With validity and reliability in mind as a teacher then there is various techniques used by teachers to ensure that both are implemented in teaching.

Motivation and Learning

Motivation for learning is a hot topic in teaching, it is at the centre of every pupil and how assessments will be positive or sometimes negative on the motivation of a pupil to learn. The assessment reform group have summarised studies that would help understand how assessments affect motivation. There were studies that found negative impacts on pupil's motivation through assessment. The studies did not take in to consideration every attribute that can be affected but did however highlight that self esteem was impacted upon when dealing with motivation. This is shown in a study by Davies & Brember (1999) who measured reading and mathematics attainment and self esteem. The findings were that self esteem was lower in lower achieving pupils. When summative assessments are what the pupils are judged on then pupils with subjects that are not deemed to be their strengths will judge themselves poorly (Evans and Engelberg 1988). These findings show that pupils are well aware that the results of summative assessment is very important in there learning. This causes pupils to be anxious and stressed when sitting exams which may result in a negative grade.
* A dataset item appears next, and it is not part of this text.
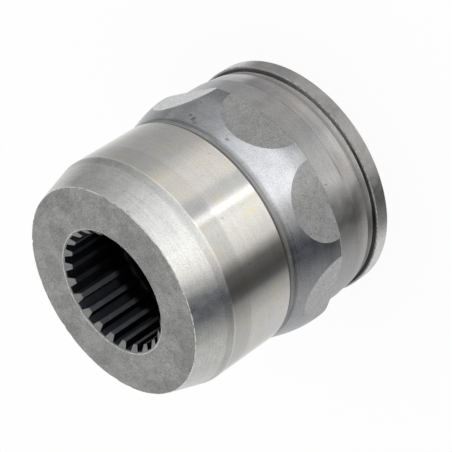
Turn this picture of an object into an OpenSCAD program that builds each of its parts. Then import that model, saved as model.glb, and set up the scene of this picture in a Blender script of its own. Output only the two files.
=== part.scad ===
// Drive shaft coupler with a splined socket and a fixed ball joint.
// The axis is Z, the part stands on its boot-side face at Z = 0, and the splined nose points up.
// X runs through the middle of one of the milled flats.

/* [Overall] */
// Length from the boot-side face to the nose face
length = 73.3; // [72:0.1:80]

/* [Nose and seal journal] */
// Diameter of the journal that the shaft seal runs on
journal_d = 70; // [66:0.1:78]
// Length of the lead-in taper between the nose face and the journal
taper_len = 11.3; // [6:0.1:13]
// Drop of the taper, on the radius
taper_drop = 3.35; // [2:0.05:5]
// Length of the seal journal
journal_len = 22.1; // [18:0.1:23]
// Width of the relief between the journal and the cone
relief_w = 2; // [1:0.1:3]
// Depth of the relief below the journal
relief_depth = 0.45; // [0.3:0.05:0.8]

/* [Cone, crest and flats] */
// Height of the crest over the journal, on the radius
crest_rise = 3; // [2.4:0.05:4]
// Slope of the cone against the axis
cone_angle = 17; // [15:0.5:18]
// Radius that blends the cone into the crest
crest_blend_r = 31; // [20:0.5:36]
// Width of the cylindrical land at the crest
crest_land_w = 0.4; // [0.2:0.1:2]
// Rounding of the crest's edge above the shoulder
crest_edge_r = 1.2; // [0.8:0.1:2]
// Slope of the shoulder behind the crest against the axis
shoulder_angle = 70; // [50:1:75]
// Number of milled flats and of ball tracks
track_count = 8; // [6:1:8]
// Depth of the flats below the crest
flat_depth = 1.9; // [1:0.05:1.9]

/* [Boot end] */
// Drop from the crest to the cylinder behind it, on the radius
shoulder_drop = 2; // [1.95:0.05:2.6]
// Length of the stepped-down neck in front of the boot groove
rear_step_len = 8; // [4:0.1:9]
// Depth of that step, on the radius
rear_step = 0.2; // [0.1:0.05:0.4]
// Width of the boot groove
groove_w = 0.7; // [0.5:0.1:2]
// Depth of the boot groove below the neck's end
groove_depth = 0.4; // [0.2:0.05:0.8]
// Radius of the long rounding by which the neck runs down to the boot groove
neck_r = 34; // [24:0.5:60]
// Height of the lip at the end over the cylinder, on the radius
lip_rise = 0.25; // [0:0.05:0.6]
// Width of the lip at the end
lip_w = 4.6; // [3.5:0.1:5.5]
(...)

According to Gordon and Reese (1997) the 'low achievers' become overwhelmed and de-motivated by re occurring assessment as this only give more evidence of their low achievement. Teachers have become very effective in training pupils to achieve a pass in tests even though there knowledge and understanding does not merit the pass mark they have been given (Gordon and Reese, 1997). This type of teaching is not just to help the pupils but also to improve the school or teachers reputation. Teaching in this way is done by transferring of knowledge, which some pupils react well to, however pupils that gain knowledge through active learning are at a disadvantage as they do not pick up the information through reading and dictation from a teacher. This will once again have a direct effect of a pupil's motivation for learning.